FBI statement, Feb. 9: “While our standard practice is to not comment on specific intelligence products, this particular field office product — disseminated only within the FBI — regarding racially or ethnically motivated violent extremism does not meet the exacting standards of the FBI. Upon learning of the document, FBI Headquarters quickly began taking action to remove the document from FBI systems and conduct a review of the basis for the document. The FBI is committed to sound analytic tradecraft and to investigating and preventing acts of violence and other crimes while upholding the constitutional rights of all Americans and will never conduct investigative activities or open an investigation based solely on First Amendment protected activity.”

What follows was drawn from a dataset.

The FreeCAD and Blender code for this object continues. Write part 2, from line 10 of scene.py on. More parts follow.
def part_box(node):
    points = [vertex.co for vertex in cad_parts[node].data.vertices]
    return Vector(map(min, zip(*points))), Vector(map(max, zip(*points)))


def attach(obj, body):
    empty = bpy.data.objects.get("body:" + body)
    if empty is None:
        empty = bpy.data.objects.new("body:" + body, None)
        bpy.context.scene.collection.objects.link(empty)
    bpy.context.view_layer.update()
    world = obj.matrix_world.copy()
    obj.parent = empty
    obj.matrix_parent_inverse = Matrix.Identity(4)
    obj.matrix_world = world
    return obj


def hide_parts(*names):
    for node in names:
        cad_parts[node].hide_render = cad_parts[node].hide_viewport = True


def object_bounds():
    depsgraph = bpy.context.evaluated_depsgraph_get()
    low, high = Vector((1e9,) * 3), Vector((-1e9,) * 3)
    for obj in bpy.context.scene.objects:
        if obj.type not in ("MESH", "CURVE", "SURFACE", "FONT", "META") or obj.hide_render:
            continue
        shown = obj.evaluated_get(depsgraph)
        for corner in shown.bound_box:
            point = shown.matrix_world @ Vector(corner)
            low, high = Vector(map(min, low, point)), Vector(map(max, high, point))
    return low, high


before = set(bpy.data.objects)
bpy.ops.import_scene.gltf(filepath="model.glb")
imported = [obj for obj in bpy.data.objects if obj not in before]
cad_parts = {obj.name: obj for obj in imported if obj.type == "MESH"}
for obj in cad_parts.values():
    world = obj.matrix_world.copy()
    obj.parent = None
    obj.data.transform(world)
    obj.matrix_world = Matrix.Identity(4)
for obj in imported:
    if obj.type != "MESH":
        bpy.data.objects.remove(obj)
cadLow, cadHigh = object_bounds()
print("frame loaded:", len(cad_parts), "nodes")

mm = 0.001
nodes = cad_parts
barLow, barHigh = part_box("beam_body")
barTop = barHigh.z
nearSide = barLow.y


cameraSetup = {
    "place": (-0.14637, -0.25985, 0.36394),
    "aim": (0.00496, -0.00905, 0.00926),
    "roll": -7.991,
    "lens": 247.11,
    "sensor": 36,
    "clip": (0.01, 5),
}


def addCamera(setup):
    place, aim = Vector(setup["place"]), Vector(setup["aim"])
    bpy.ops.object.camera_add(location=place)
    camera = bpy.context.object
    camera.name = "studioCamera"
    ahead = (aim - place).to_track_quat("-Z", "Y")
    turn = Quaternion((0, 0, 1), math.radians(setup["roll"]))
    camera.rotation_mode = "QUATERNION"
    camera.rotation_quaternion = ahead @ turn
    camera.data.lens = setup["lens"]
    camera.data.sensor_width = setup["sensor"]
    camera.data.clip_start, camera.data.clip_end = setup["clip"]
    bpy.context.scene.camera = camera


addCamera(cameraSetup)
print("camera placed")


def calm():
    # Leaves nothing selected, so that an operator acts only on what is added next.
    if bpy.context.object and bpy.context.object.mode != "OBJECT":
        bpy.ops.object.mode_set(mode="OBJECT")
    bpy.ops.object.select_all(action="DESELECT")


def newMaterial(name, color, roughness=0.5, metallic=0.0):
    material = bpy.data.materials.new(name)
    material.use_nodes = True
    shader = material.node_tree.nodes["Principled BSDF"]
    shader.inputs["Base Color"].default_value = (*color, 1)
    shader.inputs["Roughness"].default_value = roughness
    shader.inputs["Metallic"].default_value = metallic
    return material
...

Assessment: A redacted copy of the FBI intelligence memo, issued Jan. 23, was first posted on Feb. 8 by former FBI agent Kyle Seraphin on a conservative news site. The memo suggested that “Racially or Ethnically Motivated Violent Extremists (RMVE)” might be found among what it called “Radical-Traditionalist Catholics” (RTC), whom it said are “typically characterized by the rejection of the Second Vatican Council,” such as preferring services in Latin. (The National Catholic Register newspaper estimates that U.S. Catholics who regularly attend the traditional Latin Mass make up fewer than one 1 percent of 21 million regularly Mass-going Catholics.) The document — which in a footnote drew a distinction between traditionalist Catholics who are and aren’t radicalized — said the radicalized ones also adhere to an “anti-Semitic, anti-immigrant, anti-LGBT, and white supremacy” ideology. The memo said “legislative and judicial decisions in such areas as abortion rights” may be “catalyzing events” for right-wing extremism but that the FBI could mitigate the threat by recruiting sources within traditionalist Catholic parishes.

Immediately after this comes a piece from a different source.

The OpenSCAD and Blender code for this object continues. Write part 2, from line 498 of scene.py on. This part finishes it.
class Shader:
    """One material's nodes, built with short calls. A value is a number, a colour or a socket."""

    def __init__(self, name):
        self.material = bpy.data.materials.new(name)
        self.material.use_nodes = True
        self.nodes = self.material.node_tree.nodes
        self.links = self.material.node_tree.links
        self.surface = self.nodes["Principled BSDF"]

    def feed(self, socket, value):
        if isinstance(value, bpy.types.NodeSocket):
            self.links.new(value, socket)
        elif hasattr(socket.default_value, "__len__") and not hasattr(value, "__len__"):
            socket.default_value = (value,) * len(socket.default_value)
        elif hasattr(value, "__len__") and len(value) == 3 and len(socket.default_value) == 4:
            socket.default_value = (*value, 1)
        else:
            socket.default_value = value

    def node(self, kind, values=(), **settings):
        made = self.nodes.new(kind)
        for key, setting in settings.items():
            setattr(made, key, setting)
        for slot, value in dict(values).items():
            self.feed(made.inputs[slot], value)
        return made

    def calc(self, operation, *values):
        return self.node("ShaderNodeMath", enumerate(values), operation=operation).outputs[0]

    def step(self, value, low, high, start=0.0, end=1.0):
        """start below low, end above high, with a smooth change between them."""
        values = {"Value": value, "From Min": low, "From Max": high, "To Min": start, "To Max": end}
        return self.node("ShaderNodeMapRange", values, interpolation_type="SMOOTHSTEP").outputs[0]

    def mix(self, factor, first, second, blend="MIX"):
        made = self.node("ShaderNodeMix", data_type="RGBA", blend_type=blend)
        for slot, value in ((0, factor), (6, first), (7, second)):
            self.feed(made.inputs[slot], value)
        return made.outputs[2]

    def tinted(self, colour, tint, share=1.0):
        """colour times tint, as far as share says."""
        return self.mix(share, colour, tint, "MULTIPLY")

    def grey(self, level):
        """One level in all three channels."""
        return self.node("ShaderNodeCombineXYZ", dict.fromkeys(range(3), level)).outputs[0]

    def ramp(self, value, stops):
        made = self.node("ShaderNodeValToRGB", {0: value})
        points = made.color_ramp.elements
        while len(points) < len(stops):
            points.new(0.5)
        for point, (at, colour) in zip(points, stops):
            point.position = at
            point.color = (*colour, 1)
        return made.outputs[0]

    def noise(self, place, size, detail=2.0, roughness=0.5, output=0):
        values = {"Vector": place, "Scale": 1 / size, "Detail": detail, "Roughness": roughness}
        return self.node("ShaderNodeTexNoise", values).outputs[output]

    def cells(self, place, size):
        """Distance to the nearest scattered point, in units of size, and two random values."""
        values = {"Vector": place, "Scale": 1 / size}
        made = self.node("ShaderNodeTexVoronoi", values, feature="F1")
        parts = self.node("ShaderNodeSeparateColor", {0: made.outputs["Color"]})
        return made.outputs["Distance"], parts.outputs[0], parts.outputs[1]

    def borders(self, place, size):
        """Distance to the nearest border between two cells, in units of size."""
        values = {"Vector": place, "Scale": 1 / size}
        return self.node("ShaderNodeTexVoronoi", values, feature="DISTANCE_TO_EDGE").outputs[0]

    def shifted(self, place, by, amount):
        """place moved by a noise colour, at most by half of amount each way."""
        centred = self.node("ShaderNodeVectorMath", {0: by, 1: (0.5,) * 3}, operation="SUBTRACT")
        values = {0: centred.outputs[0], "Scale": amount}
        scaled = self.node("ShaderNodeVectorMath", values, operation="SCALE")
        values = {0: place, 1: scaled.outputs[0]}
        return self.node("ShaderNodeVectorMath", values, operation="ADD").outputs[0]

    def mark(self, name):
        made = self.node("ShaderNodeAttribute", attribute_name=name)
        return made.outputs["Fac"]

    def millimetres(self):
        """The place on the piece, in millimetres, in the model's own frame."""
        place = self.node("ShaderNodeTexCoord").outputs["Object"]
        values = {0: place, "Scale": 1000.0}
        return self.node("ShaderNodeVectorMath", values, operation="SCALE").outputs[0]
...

The memo sparked an instant uproar among Catholic leaders and Republican officials, who suggested it showed anti-Catholic bigotry. “The leaked memo from our state capital’s FBI office is unacceptable, unconstitutional, and un-American,” said Virginia Attorney General Jason Miyares, the lead signer of a letter to Wray from 20 state attorneys general. “Frankly, it’s what I would expect from Communist Cuba.”
The FBI has a troubled history of surveilling and infiltrating religious groups, such as Muslims, that it considers dangerous. But some religious scholars, while not excusing the law enforcement implications of the memo, said its analysis of the nexus between far-right Catholics and far-right extremism has merit.
Matthew Gabriele, chair of the department of religion and culture at Virginia Tech, said in an email that the memo was not about all Catholics but a small subset of what the memo called “radical-traditionalist Catholics” — people who reject current church teaching, embrace Latin Mass, disdain Pope Francis and are outspoken in their antisemitism. “I’m not sure how pervasive a problem this is overall but I do think the trend toward extremism among some (again, some) of these radical Catholics is troubling,” he wrote.
“An honest reckoning of our history demands that white Catholics confront the clear and present danger that racist, right-wing, and Christian nationalist forces pose to our church and the future of our democracy,” wrote Matthew J. Cressler, associate professor of religious studies at the College of Charleston, in a March 3 article for U.S. Catholic, a liberal-leaning magazine published by the Claretian Missionaries. “This memo suggesting that the FBI target and surveil Catholics is troubling. It is equally troubling that there are more and more Catholics who find white Christian nationalism compelling.”